You will be quoting or paraphrasing several statements from two of the writers that have been assigned thus far—Lucretius and Cicero. If you quote from Lucretius, you will cite the sources with footnotes marked at the end of your sentences in the form which is used in the first footnote—book number and approximate lines of the quote or paraphrase.[1] Your references to Cicero should be to the book followed by the Roman numeral (if applicable) and the part number.[2] (By the way, cicero never wrote anything which he entitled “The Dream of Cicero.” That is an informal name that later readers called part of his De re publica.) If you were to use references to the excerpts from the Frankforts and Eliade, you would cite the page number of the respective texts.[3] If you refer twice in a row to the same source, use Ibid. to mark the second reference.[4]

 

Note that the names of the books and poems are in italics, articles are cited in quotes, and the reference is to book and line or part numbers, as appropriate. Rarely do you cite page numbers in these classical texts.

 

Your text should be about 200-300 words, two or three paragraphs (either a two-sentence into or a two-sentence conclusion; not both), using 11 or 12 point type, and Times New Roman or some other standard font.

 

 

 

 



[1] Lucretius, On the Nature of the Universe, trans. Ronald Latham and John Godwin (New York: Penguin, 1951, 1994), I. 212. [Cite to book number (I) and line number (212). Not to page numbers!]

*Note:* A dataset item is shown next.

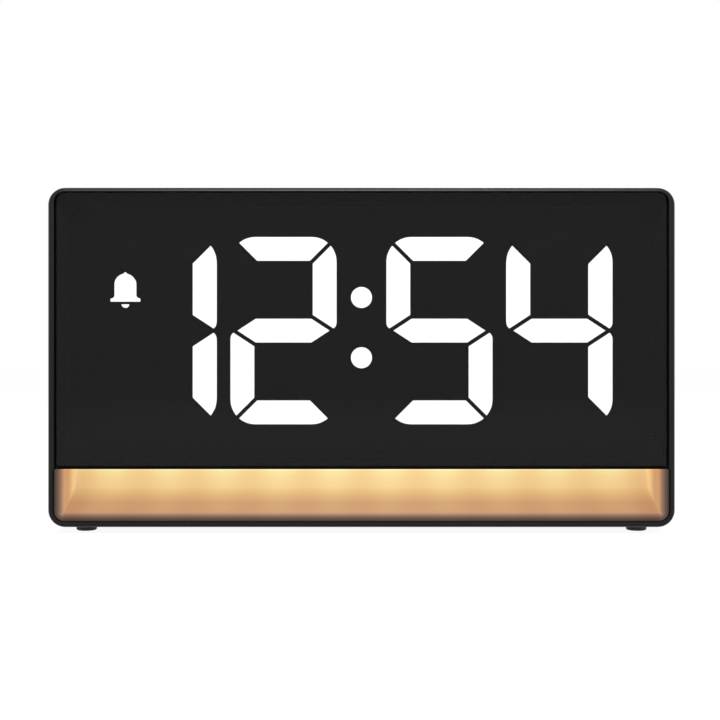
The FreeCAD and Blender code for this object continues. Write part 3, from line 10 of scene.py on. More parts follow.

[2] Cicero, On the Nature of the Gods, trans. Brooks, II. 6. [Book number (II) and part number (6). Not page numbers.]

[3] Mircea Eliade, The Sacred and the Profane, trans. Willard R. Trask  (New York: Harper and Row, 1959), 15; Henri and H.A. Frankfort, “Myth and Reality,” in The Intellectual Adventure of Ancient Man (New York: Penguin, 1946), 19. [At last: page numbers!]

[4] Ibid. (or Ibid., 20, if you are citing a different page of the same text.)